## WHAT YOU HAVE TO DO
What lies from the line containing "FRONT_BAND_TOPS, FRONT_BAND_FLOOR, FRONT_BAND_HEIGHT)" through the line containing "from functools import partialmethod"? Print exactly those lines, with both ends, and no others.

◆ ◆ ◆ ◆

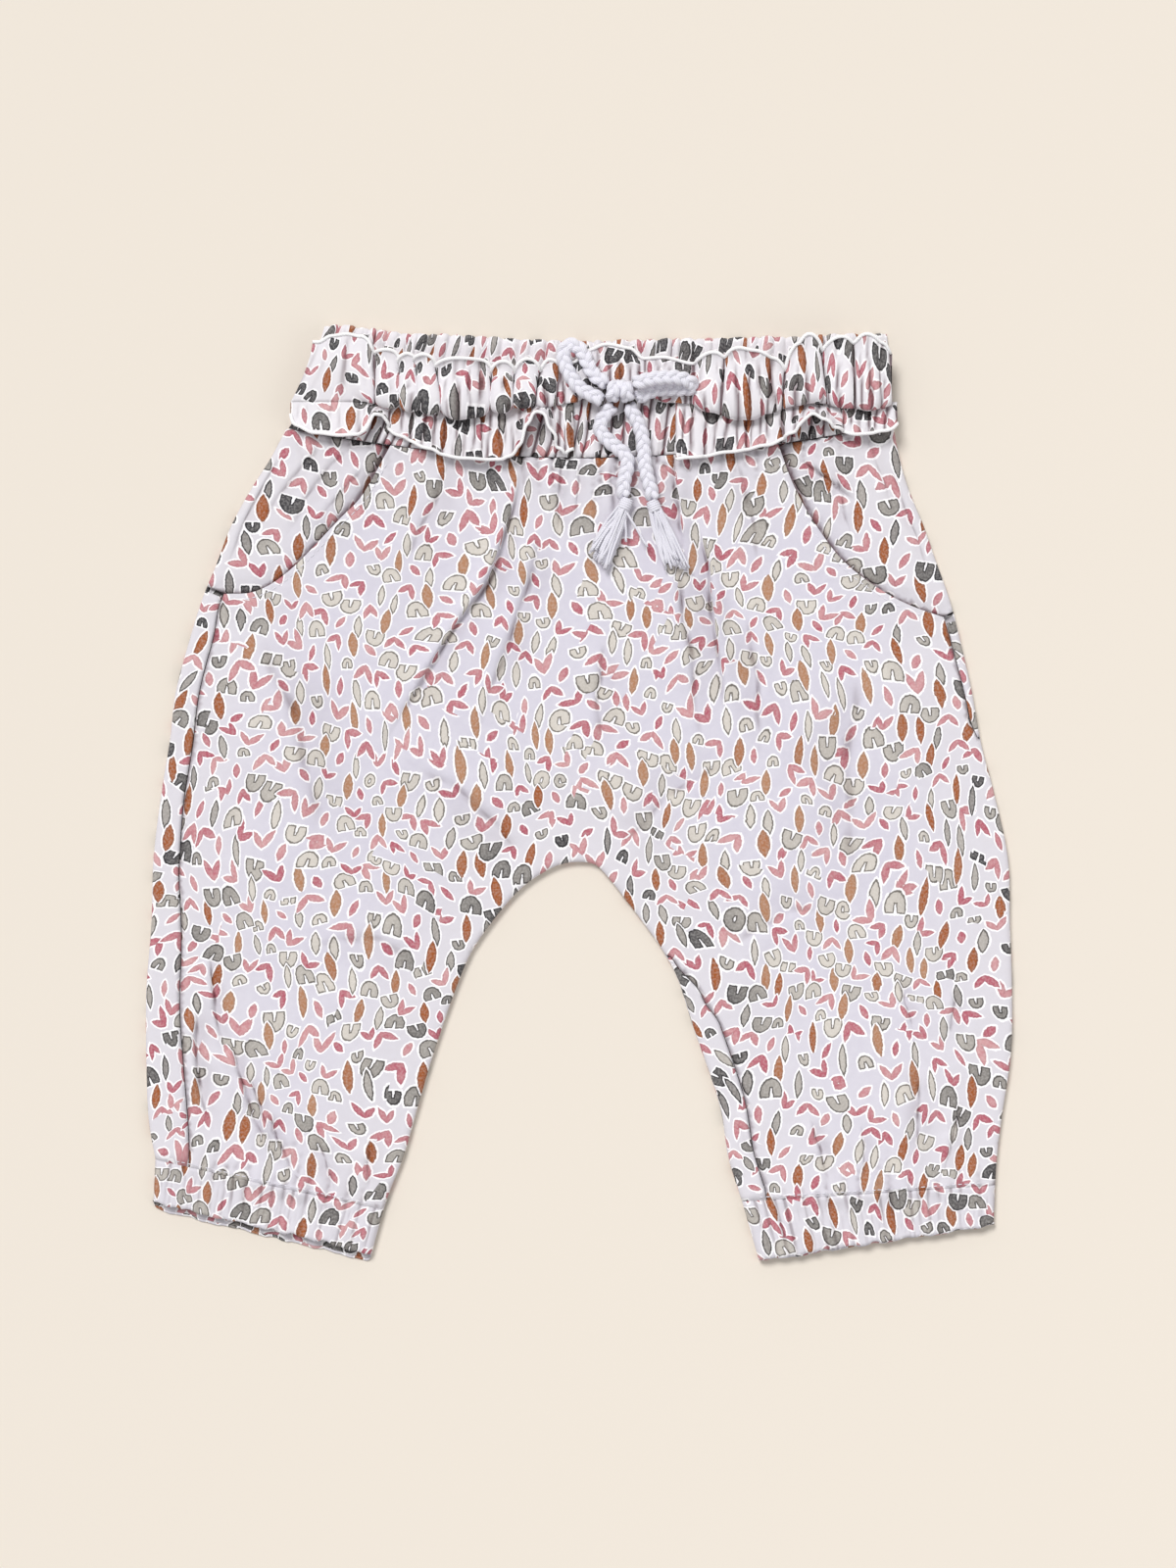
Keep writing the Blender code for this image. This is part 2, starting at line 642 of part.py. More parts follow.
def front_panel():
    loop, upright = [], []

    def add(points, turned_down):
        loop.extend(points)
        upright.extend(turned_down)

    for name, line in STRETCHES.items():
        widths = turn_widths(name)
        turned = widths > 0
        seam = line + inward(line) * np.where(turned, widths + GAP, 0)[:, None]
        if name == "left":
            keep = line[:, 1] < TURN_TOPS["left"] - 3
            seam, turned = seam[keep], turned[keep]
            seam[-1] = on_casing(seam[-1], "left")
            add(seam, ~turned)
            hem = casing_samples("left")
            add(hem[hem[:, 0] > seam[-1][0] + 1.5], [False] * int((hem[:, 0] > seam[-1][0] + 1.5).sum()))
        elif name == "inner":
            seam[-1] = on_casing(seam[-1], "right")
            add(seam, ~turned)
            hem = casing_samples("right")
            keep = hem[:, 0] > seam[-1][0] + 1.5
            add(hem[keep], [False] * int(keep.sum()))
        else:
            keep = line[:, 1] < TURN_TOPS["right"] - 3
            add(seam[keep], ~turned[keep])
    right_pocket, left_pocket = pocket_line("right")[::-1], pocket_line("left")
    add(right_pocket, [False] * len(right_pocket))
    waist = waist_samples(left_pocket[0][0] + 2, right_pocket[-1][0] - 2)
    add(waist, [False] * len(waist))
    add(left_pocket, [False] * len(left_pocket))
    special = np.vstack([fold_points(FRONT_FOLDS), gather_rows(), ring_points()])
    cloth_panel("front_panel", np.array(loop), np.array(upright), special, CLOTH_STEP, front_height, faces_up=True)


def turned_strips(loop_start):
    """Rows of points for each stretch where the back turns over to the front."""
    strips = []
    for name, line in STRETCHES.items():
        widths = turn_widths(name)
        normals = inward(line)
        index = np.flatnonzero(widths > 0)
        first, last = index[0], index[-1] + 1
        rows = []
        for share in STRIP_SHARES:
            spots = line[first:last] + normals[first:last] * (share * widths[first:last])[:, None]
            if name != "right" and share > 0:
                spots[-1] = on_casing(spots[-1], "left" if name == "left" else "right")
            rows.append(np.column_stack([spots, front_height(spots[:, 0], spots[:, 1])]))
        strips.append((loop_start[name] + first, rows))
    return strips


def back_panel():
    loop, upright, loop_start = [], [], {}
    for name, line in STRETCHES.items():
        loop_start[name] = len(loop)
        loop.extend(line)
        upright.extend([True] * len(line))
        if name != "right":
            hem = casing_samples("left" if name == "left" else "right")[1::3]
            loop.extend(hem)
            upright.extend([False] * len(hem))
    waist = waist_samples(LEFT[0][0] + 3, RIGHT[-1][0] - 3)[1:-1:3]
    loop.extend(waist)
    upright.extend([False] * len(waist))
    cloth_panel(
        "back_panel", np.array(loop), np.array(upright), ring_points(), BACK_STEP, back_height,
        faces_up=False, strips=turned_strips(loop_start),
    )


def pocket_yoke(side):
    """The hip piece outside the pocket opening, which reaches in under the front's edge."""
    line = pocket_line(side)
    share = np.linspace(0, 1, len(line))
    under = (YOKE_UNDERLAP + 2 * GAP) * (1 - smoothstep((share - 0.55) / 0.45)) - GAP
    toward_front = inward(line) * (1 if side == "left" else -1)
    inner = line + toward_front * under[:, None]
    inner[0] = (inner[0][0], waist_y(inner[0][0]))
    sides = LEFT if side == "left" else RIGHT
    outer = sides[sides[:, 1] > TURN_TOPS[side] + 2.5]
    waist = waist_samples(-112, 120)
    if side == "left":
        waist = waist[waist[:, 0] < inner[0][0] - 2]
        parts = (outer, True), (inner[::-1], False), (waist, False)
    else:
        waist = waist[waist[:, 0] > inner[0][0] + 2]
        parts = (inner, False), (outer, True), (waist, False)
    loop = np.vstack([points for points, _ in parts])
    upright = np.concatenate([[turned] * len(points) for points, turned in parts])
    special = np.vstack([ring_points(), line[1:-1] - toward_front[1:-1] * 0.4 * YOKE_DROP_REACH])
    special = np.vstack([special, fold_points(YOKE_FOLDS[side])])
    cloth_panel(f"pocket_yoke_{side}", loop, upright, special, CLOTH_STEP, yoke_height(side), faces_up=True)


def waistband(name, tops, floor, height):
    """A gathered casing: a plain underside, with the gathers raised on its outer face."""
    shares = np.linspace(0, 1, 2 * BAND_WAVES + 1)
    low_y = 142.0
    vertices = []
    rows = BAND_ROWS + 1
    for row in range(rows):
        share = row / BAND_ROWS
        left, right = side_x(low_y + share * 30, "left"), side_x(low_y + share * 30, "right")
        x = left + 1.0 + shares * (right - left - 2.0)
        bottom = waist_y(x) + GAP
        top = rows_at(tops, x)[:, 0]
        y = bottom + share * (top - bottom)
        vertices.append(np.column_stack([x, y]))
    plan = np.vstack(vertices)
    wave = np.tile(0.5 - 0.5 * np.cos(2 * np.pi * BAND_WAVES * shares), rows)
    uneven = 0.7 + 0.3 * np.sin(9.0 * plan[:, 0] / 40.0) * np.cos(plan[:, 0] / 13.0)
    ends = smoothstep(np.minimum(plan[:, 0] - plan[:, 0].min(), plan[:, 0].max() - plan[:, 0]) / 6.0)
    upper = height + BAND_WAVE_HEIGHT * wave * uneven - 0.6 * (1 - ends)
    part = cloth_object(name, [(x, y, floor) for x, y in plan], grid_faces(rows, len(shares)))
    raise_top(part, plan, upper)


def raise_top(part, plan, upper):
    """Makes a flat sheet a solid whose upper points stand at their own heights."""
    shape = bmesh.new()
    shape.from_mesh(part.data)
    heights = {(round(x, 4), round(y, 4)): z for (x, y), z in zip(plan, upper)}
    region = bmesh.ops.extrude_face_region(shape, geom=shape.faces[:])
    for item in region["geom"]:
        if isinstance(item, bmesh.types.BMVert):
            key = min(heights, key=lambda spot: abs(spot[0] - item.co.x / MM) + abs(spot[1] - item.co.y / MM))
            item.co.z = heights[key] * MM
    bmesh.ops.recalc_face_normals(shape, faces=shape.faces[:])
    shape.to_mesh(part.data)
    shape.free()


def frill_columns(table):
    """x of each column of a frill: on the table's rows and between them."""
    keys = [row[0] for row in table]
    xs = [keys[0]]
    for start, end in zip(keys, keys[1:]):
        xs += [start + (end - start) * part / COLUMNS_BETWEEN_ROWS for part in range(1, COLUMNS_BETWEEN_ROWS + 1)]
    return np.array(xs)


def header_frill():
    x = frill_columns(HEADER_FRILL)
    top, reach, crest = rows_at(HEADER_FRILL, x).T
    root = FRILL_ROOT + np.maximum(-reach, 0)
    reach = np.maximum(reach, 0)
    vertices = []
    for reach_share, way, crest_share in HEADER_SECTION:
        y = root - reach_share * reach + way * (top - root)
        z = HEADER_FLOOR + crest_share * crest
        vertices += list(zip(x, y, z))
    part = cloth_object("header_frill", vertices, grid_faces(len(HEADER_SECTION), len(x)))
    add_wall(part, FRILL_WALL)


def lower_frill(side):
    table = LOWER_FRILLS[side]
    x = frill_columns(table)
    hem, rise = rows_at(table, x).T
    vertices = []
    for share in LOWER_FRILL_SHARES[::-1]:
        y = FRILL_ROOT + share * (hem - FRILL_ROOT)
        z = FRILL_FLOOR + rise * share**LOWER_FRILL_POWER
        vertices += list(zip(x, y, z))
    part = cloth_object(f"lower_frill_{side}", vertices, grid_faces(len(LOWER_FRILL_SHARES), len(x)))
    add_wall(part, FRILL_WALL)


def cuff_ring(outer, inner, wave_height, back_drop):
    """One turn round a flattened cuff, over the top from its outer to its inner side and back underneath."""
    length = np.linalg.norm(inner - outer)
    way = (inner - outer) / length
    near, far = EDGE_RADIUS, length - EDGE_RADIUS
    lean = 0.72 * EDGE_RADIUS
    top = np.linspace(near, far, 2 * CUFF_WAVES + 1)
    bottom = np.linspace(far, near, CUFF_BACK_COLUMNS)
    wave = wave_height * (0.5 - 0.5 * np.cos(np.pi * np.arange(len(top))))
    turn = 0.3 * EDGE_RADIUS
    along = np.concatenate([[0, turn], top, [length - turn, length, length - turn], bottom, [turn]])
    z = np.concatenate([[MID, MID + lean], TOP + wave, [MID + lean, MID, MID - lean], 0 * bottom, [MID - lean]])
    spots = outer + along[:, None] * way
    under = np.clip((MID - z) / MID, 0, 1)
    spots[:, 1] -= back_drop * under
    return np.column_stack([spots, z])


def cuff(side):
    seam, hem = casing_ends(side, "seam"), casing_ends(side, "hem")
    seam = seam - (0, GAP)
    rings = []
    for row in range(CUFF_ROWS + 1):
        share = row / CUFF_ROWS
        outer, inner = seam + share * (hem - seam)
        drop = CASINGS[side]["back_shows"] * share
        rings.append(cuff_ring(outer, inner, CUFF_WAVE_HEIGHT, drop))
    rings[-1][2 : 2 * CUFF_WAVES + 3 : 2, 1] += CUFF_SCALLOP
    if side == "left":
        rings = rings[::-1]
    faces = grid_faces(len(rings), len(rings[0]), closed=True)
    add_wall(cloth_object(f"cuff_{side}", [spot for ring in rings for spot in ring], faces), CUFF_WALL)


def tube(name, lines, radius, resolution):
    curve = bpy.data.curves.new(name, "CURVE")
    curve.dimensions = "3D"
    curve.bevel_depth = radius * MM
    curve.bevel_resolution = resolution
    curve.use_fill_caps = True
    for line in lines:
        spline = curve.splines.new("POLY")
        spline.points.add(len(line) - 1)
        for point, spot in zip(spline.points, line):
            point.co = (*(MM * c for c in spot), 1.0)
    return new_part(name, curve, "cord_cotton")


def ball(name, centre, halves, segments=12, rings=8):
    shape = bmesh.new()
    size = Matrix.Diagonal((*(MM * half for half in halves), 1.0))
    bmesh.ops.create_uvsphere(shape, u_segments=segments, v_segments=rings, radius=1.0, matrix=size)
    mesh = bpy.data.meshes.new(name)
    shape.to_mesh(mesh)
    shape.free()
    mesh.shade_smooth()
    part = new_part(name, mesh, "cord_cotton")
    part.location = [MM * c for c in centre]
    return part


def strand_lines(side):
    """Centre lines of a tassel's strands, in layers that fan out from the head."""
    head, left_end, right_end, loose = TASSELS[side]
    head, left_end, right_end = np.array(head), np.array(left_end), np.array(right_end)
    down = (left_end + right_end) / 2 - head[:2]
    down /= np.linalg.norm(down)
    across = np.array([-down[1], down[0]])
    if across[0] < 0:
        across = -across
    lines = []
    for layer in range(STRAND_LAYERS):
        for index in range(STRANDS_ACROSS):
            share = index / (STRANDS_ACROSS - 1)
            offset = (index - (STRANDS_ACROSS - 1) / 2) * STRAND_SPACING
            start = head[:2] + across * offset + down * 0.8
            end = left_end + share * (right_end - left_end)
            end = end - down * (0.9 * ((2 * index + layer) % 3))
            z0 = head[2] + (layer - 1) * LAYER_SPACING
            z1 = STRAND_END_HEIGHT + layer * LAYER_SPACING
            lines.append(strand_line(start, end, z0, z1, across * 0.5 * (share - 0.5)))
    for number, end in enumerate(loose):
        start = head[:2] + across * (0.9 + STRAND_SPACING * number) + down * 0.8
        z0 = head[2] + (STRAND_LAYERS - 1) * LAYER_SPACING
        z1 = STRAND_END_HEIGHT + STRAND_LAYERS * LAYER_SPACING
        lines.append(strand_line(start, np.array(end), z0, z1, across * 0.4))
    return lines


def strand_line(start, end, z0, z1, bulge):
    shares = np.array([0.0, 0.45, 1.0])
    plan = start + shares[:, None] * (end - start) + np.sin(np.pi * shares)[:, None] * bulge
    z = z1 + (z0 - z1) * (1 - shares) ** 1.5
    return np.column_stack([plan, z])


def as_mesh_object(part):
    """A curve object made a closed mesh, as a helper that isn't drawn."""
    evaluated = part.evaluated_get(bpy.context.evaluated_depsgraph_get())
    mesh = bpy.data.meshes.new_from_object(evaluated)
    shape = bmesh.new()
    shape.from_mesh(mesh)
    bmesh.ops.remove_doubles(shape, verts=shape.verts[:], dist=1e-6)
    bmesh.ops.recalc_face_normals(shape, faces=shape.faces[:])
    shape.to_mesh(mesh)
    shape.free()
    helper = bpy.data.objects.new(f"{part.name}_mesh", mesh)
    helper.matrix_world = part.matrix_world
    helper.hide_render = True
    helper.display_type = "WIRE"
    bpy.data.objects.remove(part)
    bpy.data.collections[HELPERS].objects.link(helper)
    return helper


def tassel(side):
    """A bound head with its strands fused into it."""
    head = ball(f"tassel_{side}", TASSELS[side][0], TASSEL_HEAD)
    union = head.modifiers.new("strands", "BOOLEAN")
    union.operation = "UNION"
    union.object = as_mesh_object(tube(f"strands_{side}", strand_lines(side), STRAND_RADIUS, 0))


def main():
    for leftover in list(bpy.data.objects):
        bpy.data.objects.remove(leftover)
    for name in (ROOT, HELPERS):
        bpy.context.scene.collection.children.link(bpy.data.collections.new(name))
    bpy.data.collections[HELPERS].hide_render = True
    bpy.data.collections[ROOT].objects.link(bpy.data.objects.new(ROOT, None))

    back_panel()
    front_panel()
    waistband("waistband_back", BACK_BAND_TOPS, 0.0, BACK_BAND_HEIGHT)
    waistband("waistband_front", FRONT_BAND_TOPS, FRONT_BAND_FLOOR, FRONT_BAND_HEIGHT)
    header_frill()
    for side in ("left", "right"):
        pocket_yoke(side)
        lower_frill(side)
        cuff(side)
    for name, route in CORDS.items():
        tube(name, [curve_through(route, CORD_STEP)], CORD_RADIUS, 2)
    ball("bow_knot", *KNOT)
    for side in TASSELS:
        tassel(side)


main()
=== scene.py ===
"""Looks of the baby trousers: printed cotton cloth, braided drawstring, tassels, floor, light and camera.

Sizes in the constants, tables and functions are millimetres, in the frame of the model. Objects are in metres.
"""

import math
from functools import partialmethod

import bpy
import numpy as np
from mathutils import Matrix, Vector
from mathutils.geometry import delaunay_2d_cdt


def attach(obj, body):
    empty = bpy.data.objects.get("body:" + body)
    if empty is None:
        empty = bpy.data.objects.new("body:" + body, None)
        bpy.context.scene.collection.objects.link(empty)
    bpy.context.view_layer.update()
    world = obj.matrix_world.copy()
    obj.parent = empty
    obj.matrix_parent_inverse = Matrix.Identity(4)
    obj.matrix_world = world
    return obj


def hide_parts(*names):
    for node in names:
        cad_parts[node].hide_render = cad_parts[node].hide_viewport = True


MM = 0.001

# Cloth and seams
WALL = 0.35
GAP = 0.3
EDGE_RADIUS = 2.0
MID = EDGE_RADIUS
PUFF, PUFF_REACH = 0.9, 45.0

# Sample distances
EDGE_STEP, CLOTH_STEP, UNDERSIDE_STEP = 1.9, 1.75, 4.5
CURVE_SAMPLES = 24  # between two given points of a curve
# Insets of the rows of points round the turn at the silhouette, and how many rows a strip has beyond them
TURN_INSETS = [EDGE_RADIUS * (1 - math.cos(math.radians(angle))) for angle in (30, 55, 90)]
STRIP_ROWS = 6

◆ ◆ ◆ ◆

## REPLY TO THE EXERCISE
    waistband("waistband_front", FRONT_BAND_TOPS, FRONT_BAND_FLOOR, FRONT_BAND_HEIGHT)
    header_frill()
    for side in ("left", "right"):
        pocket_yoke(side)
        lower_frill(side)
        cuff(side)
    for name, route in CORDS.items():
        tube(name, [curve_through(route, CORD_STEP)], CORD_RADIUS, 2)
    ball("bow_knot", *KNOT)
    for side in TASSELS:
        tassel(side)


main()
=== scene.py ===
"""Looks of the baby trousers: printed cotton cloth, braided drawstring, tassels, floor, light and camera.

Sizes in the constants, tables and functions are millimetres, in the frame of the model. Objects are in metres.
"""

import math
from functools import partialmethod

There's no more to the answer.